While I lived in Liverpool I went to a Writers club. I wrote some SF and got a poem on BBC Radio Merseyside, but I was too busy doing a Masters to progress much with my writing. Now time isn't an issue.

Wednesday, 17 September 2025

Paris

While in Paris last weekend (I stayed near the 13th's Chinatown) I visited some less central places and galleries that I'd not known about - MAC VAL, Belleville, Parc de la Villette - and some of the literary ones I knew of but hadn't been to before. Shakespeare & Co bags are seen around Paris. There was a queue outside the bookshop that I didn't join.

I wasn't tempted to try "au lapin agile" either. Opposite it is a vineyard, the vines draped with fine meshing.

Saturday, 6 September 2025

AI vs AI

When e-mail replaced paper mail as the way to submit, the volume of submissions soared. One way the magazines coped was to use facilities like Submittable to deal with masses of submissions, passing the cost onto the submitting authors.

Writers started automating their simultaneous submissions. They found AI useful for content enhancement too. Most magazines said they didn't want AI work - though if authors do use AI, magazine editors won't be able to find out. A few magazines asked that authors should say if their work used AI.

Magazine editors are now using AI to fight back. Becky Tuch, who runs the ever-interesting litmagnews site on substack, mentions Dapple, a new rival to Submittable, Duosoma, Oleada, Moksha, Fillout, etc. Dapple lets editors add tags like “serial submitter” to authors (so watch out!). More interestingly, editors can outsource tasks to Ash, an AI assistant. It can generate forms.

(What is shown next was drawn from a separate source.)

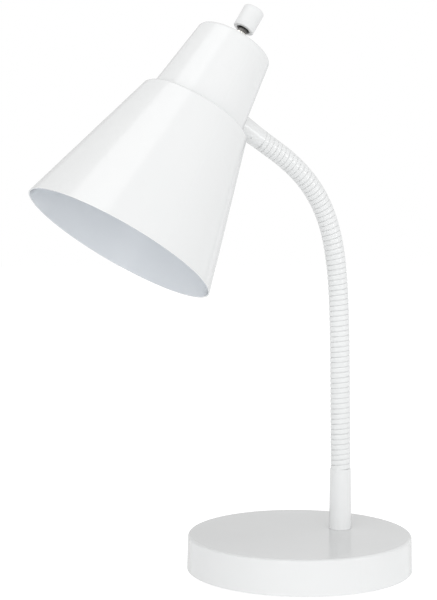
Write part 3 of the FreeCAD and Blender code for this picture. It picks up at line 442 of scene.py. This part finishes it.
def rib_profile():
    """Return one rib as (share of the pitch, radius): a low crown between two narrow grooves."""
    profile = []
    for index in range(RIB_SAMPLES):
        share = 0.5 - 0.5 * math.cos(math.pi * index / RIB_SAMPLES)
        away = abs(2 * share - 1)
        rise = math.sqrt(max(0.0, 1 - away ** 5))
        profile.append((share, GROOVE_RADIUS + (RIB_RADIUS - GROOVE_RADIUS) * rise))
    return profile


def joint_distance(index):
    """Return where along the neck a joint of the chain sits."""
    return (RIBS_PER_STUB + RIBS_PER_LINK * index) * RIB_PITCH


def neck_stretch(name, low, high):
    """Make one stretch of the wound skin."""
    bm = bmesh.new()
    wound_tube(bm, on_neck, low, high, RIB_PITCH, NECK_AROUND, rib_profile(), NECK_BORE, RIB_PITCH)
    piece = new_object(name, bm)
    finish_with(piece, paint)
    return piece


def make_neck():
    """Build the neck's stretches, hide the solids they stand for, and let the two halves of the halved
    stretch follow the bodies on either side of its joint.
    """
    half_link = RIBS_PER_LINK * RIB_PITCH / 2
    joints = LINKS + 1
    for index in range(joints):
        middle = joint_distance(index)
        low, high = middle - half_link, middle + half_link
        if index == 0:
            low = 0.0
        if index == joints - 1:
            high = NECK_LENGTH
        name = f"neck_skin_{index + 1:02d}"
        if index == HALVED_JOINT:
            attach(neck_stretch(f"{name}_below", low, middle), CHAIN[index])
            piece = neck_stretch(f"{name}_above", middle, high)
            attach(piece, CHAIN[index + 1])
        else:
            piece = neck_stretch(name, low, high)
            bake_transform(piece)
        stands_for = []
        if index == 0:
            stands_for.append("neck_stub_lower")
        if index < LINKS:
            stands_for.append(f"neck_link_{index + 1:02d}")
        else:
            stands_for.append("neck_stub_upper")
        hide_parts(*stands_for)


make_neck()


# Stage and light
LOOK_FLAT = Vector((-0.8809, 0.4733, 0)).normalized()
LOOK_RIGHT = Vector((0.4733, 0.8809, 0)).normalized()
LOOK_DOWN = math.radians(4.2)
CAMERA_PLACE = (0.8412, -0.5133, 0.252)
CAMERA_SENSOR = 36
CAMERA_LENS = 89.64
FLOOR_RADIUS = 4000
FLOOR_AROUND = 96


def make_camera():
    """Set the camera at the photograph's place."""
    data = bpy.data.cameras.new("camera")
    data.sensor_width = CAMERA_SENSOR
    data.lens = CAMERA_LENS
    camera = bpy.data.objects.new("camera", data)
    bpy.context.scene.collection.objects.link(camera)
    look = math.cos(LOOK_DOWN) * LOOK_FLAT - math.sin(LOOK_DOWN) * UP
    camera.location = CAMERA_PLACE
    camera.rotation_mode = "QUATERNION"
    camera.rotation_quaternion = look.to_track_quat("-Z", "Y")
    bpy.context.scene.camera = camera


def seen_directly(nodes, links):
    """Return 1 for rays that show the backdrop itself: straight, mirrored or through glass."""
    path = nodes.new("ShaderNodeLightPath")
    total = path.outputs["Is Camera Ray"]
    for kind in ("Is Glossy Ray", "Is Transmission Ray"):
        larger = nodes.new("ShaderNodeMath")
        larger.operation = "MAXIMUM"
        links.new(total, larger.inputs[0])
        links.new(path.outputs[kind], larger.inputs[1])
        total = larger.outputs["Value"]
    return total


def make_floor():
    """Lay a wide white floor that still takes the lamp's shadow."""
    bm = bmesh.new()
    centre = bm.verts.new((0, 0, 0))
    rim = ring(bm, lambda d: (Vector((0, 0, d)), Vector((0, 1, 0)), UP), 0.0, FLOOR_RADIUS, FLOOR_AROUND)
    for index, point in enumerate(rim):
        bm.faces.new((centre, point, rim[(index + 1) % FLOOR_AROUND]))
    floor = new_object("floor", bm)
    material, nodes, links, shader = tree("floor_white")
    nodes.remove(shader)
    seen = seen_directly(nodes, links)
    plain = nodes.new("ShaderNodeBsdfDiffuse")
    plain.inputs["Color"].default_value = (0.82, 0.82, 0.82, 1)
    shadowed = nodes.new("ShaderNodeBsdfDiffuse")
    shadowed.inputs["Color"].default_value = (0.3, 0.3, 0.3, 1)
    glow = nodes.new("ShaderNodeEmission")
    glow.inputs["Color"].default_value = (1, 1, 1, 1)
    glow.inputs["Strength"].default_value = 0.9
    both = nodes.new("ShaderNodeAddShader")
    links.new(shadowed.outputs[0], both.inputs[0])
    links.new(glow.outputs[0], both.inputs[1])
    pick = nodes.new("ShaderNodeMixShader")
    lifted = nodes.new("ShaderNodeEmission")
    lifted.inputs["Color"].default_value = (0.96, 0.985, 1, 1)
    lifted.inputs["Strength"].default_value = 0.21
    below = nodes.new("ShaderNodeAddShader")
    links.new(plain.outputs[0], below.inputs[0])
    links.new(lifted.outputs[0], below.inputs[1])
    links.new(seen, pick.inputs["Fac"])
    links.new(below.outputs[0], pick.inputs[1])
    links.new(both.outputs[0], pick.inputs[2])
    links.new(pick.outputs[0], nodes["Material Output"].inputs["Surface"])
    finish_with(floor, material)


def make_world():
    """White for what is seen directly, and for light a room that is dimmer above and behind."""
    world = bpy.data.worlds.new("world")
    bpy.context.scene.world = world
    world.use_nodes = True
    nodes, links = world.node_tree.nodes, world.node_tree.links
    background = nodes["Background"]
    seen = seen_directly(nodes, links)
    place = nodes.new("ShaderNodeTexCoord")
    total = None
    for direction, low, high in (
        (UP, 0.84, 0.13),
        (-LOOK_FLAT, 0.08, 0.32),
        (LOOK_RIGHT, 0.0, 0.3),
    ):
        dot = nodes.new("ShaderNodeVectorMath")
        dot.operation = "DOT_PRODUCT"
        dot.inputs[1].default_value = direction
        links.new(place.outputs["Generated"], dot.inputs[0])
        stretch = nodes.new("ShaderNodeMapRange")
        stretch.inputs["From Min"].default_value = -1
        stretch.inputs["To Min"].default_value = low
        stretch.inputs["To Max"].default_value = high
        links.new(dot.outputs["Value"], stretch.inputs["Value"])
        if total is None:
            total = stretch.outputs["Result"]
        else:
            add = nodes.new("ShaderNodeMath")
            add.operation = "ADD"
            links.new(total, add.inputs[0])
            links.new(stretch.outputs["Result"], add.inputs[1])
            total = add.outputs["Value"]
    pick = nodes.new("ShaderNodeMix")
    pick.data_type = "FLOAT"
    pick.inputs["B"].default_value = 1.0
    links.new(seen, pick.inputs["Factor"])
    links.new(total, pick.inputs["A"])
    background.inputs["Color"].default_value = (1, 1, 1, 1)
    links.new(pick.outputs["Result"], background.inputs["Strength"])


def area_light(name, target, direction, distance, width, height, radiance, colour=(1, 1, 1), level=UP):
    """Add a soft box that looks at a point from a direction. Its radiance is what a mirror would show."""
    data = bpy.data.lights.new(name, "AREA")
    data.shape = "RECTANGLE"
    data.size, data.size_y = width, height
    data.energy = radiance * math.pi * width * height
    data.color = colour
    lamp = bpy.data.objects.new(name, data)
    bpy.context.scene.collection.objects.link(lamp)
    back = Vector(direction).normalized()
    across = Vector(level).cross(back).normalized()
    along = back.cross(across)
    turn = Matrix((across, along, back)).transposed().to_4x4()
    lamp.matrix_world = Matrix.Translation(Vector(target) + distance * back) @ turn


def make_lights():
    """Place the soft boxes whose reflections show on the shade."""
    shade = (SHADE_MOUTH + 75 * SHADE_AXIS) * MM
    area_light("overhead_box", shade, (0.12, -0.31, 0.94), 1.1, 0.85, 0.6, 1.4, level=(0.25, -0.97, 0))
    cap = Vector((shade.x, shade.y, 0.23))
    area_light("side_strip", cap, (0.846, 0.533, 0.0), 1.2, 0.16, 0.36, 4.5)
    area_light("front_fill", shade, (0.88, -0.47, 0.25), 2.2, 2.0, 2.0, 0.8)
    area_light("left_fill", cap, (0.174, -0.945, 0.0), 1.6, 1.2, 0.42, 1.3)


make_camera()
make_floor()
make_world()
make_lights()
bpy.context.scene.view_settings.view_transform = "Standard"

Maybe it could send out automated rejections for pieces that exceed the wordcount or use the wrong font, or have a low-quality list of previous publications. The Dapple site has videos to show you what might be possible.

Where will all this end? I suppose eventually AIs will submit material to AIs. But paper hasn't completely died out. I know of at least one magazine that still insists on printed submissions through the post.